The convention is that any crates that we depend on as sub-directories will be
part of the workspace. Let's add a path dependency to the adder
crate by
changing the [dependencies]
section of Cargo.toml to look like this:
[dependencies]
add-one = { path = "add-one" }
If we add dependencies that don't have a path
specified, those will be normal
dependencies that aren't in this workspace.
Next, generate the add-one
crate within the adder
directory:
$ cargo new add-one
Created library `add-one` project
Your adder
directory should now have these directories and files:
├── Cargo.toml
├── add-one
│ ├── Cargo.toml
│ └── src
│ └── lib.rs
└── src
└── main.rs
In add-one/src/lib.rs, let's add an implementation of an add_one
function:
Filename: add-one/src/lib.rs
pub fn add_one(x: i32) -> i32 {
x + 1
}
Open up src/main.rs for adder
and add an extern crate
line to bring the
new add-one
library crate into scope, and change the main
function to use
the add_one
function:
extern crate add_one;
fn main() {
let num = 10;
println!("Hello, world! {} plus one is {}!", num, add_one::add_one(num));
}
Let's build it!
$ cargo build
Compiling add-one v0.1.0 (file:///projects/adder/add-one)
Compiling adder v0.1.0 (file:///projects/adder)
Finished debug [unoptimized + debuginfo] target(s) in 0.68 secs
Note that running cargo build
in the adder directory built both that crate
and the add-one
crate in adder/add-one, but created only one Cargo.lock
and one target directory, both in the adder directory. See if you can add
an add-two
crate in the same way.
Let's now say that we'd like to use the rand
crate in our add-one
crate.
As usual, we'll add it to the [dependencies]
section in the Cargo.toml
for
that crate:
Filename: add-one/Cargo.toml
[dependencies]
rand = "0.3.14"
And if we add extern crate rand;
to add-one/src/lib.rs then run cargo
build
, it will succeed:
$ cargo build
Updating registry `https://github.com/rust-lang/crates.io-index`
Downloading rand v0.3.14
...snip...
Compiling rand v0.3.14
Compiling add-one v0.1.0 (file:///projects/adder/add-one)
Compiling adder v0.1.0 (file:///projects/adder)
Finished debug [unoptimized + debuginfo] target(s) in 10.18 secs
The top level Cargo.lock now reflects the fact that add-one
depends
on rand
. However, even though rand
is used somewhere in the
workspace, we can't use it in other crates in the workspace unless we add
rand
to their Cargo.toml as well. If we add extern crate rand;
to
src/main.rs for the top level adder
crate, for example, we'll get an error:
$ cargo build
Compiling adder v0.1.0 (file:///projects/adder)
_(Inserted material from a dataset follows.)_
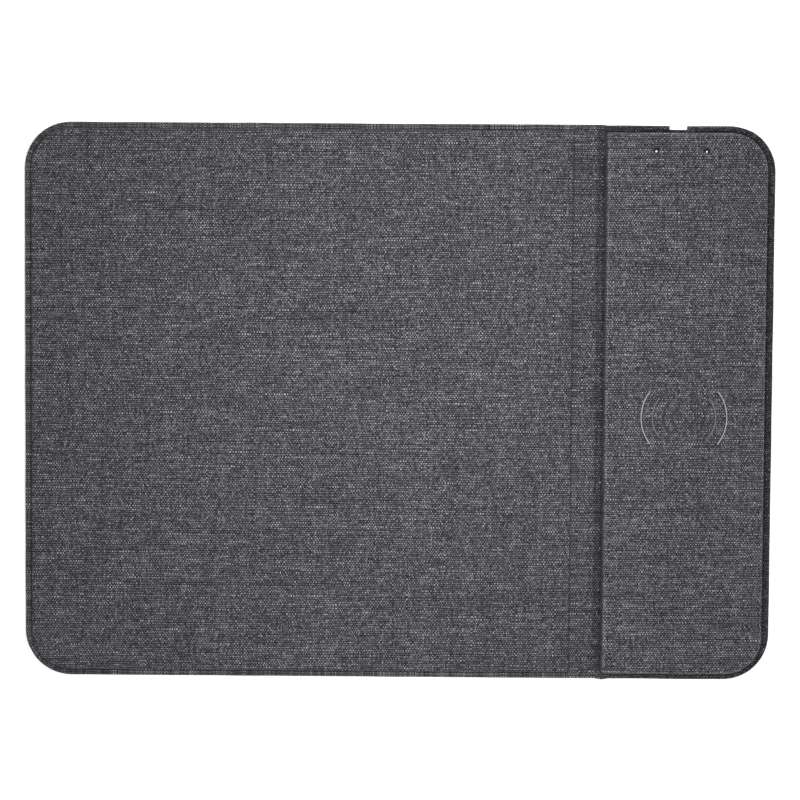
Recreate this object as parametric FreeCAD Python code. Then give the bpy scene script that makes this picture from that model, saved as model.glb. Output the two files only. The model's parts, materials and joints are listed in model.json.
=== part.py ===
# A flat desk mat with a wireless charging panel built into its right-hand end.
# The mat is a thin padded sheet.  The charging panel is a low plastic case that holds a coil and its
# circuit board, wrapped in the same cover.  A thin web of cover and base sheet joins the two, so the
# panel folds over onto the mat.  All pieces are bonded inside a pressed flange that runs round the edge.
#
# Frame: millimetres, origin at the centre of the underside, +X towards the charging panel,
# +Y towards the edge with the USB inlet, +Z up.
import FreeCAD, Part
import math
import os
from FreeCAD import Vector

# ---------------------------------------------------------------- driving dimensions
MAT_LENGTH = 285.0          # along X
MAT_WIDTH = 211.4           # along Y
CORNER_R = 17.5
FLANGE = 2.1                # width of the pressed edge
BASE_T = 0.8                # base sheet
COVER_T = 0.8               # top cover where it isn't pressed
PRESSED_T = 0.6             # top cover where it is pressed
STIFFENER_T = 0.5
MAT_TOP = 3.0
PANEL_TOP = 6.8
PANEL_EDGE_STEP = 0.25      # the panel's rear edge stands back from the mat's by this

MAT_SLOPE = 0.8             # how far the mat's padded edge leans in over its height
PANEL_SLOPE = 0.6           # how far the panel's walls lean in over their height
MAT_EDGE_R = 0.6            # rounding along the top edge of the mat's padding
PANEL_EDGE_R = 1.3
PANEL_LEFT_R = 1.5          # the panel's two corners beside the groove, in plan
PANEL_RIGHT_R = 14.8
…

error[E0463]: can't find crate for `rand`
--> src/main.rs:1:1
|
1 | extern crate rand;
| ^^^^^^^^^^^^^^^^^^^ can't find crate
To fix this, edit Cargo.toml for the top level and indicate that rand
is a
dependency for the adder
crate.
For another enhancement, let's add a test of the add_one::add_one
function
within that crate:
Filename: add-one/src/lib.rs
pub fn add_one(x: i32) -> i32 {
x + 1
}
#[cfg(test)]
mod tests {
use super::*;
#[test]
fn it_works() {
assert_eq!(3, add_one(2));
}
}
Now run cargo test
in the top-level adder directory:
$ cargo test
Compiling adder v0.1.0 (file:///projects/adder)
Finished debug [unoptimized + debuginfo] target(s) in 0.27 secs
Running target/debug/adder-f0253159197f7841
running 0 tests
test result: ok. 0 passed; 0 failed; 0 ignored; 0 measured
Wait a second, zero tests? We just added one! If we look at the output, we can
see that cargo test
in a workspace only runs the tests for the top level
crate. To run tests for the other crates, we need to use the -p
argument to
indicate we want to run tests for a particular package:
$ cargo test -p add-one
Finished debug [unoptimized + debuginfo] target(s) in 0.0 secs
Running target/debug/deps/add_one-abcabcabc
running 1 test
test tests::it_works ... ok
test result: ok. 1 passed; 0 failed; 0 ignored; 0 measured
Doc-tests add-one
running 0 tests
test result: ok. 0 passed; 0 failed; 0 ignored; 0 measured
Similarly, if you choose to publish the workspace to crates.io, each crate in the workspace will get published separately.
As your project grows, consider a workspace: smaller components are easier to understand individually than one big blob of code. Keeping the crates in a workspace can make coordination among them easier if they work together and are often changed at the same time.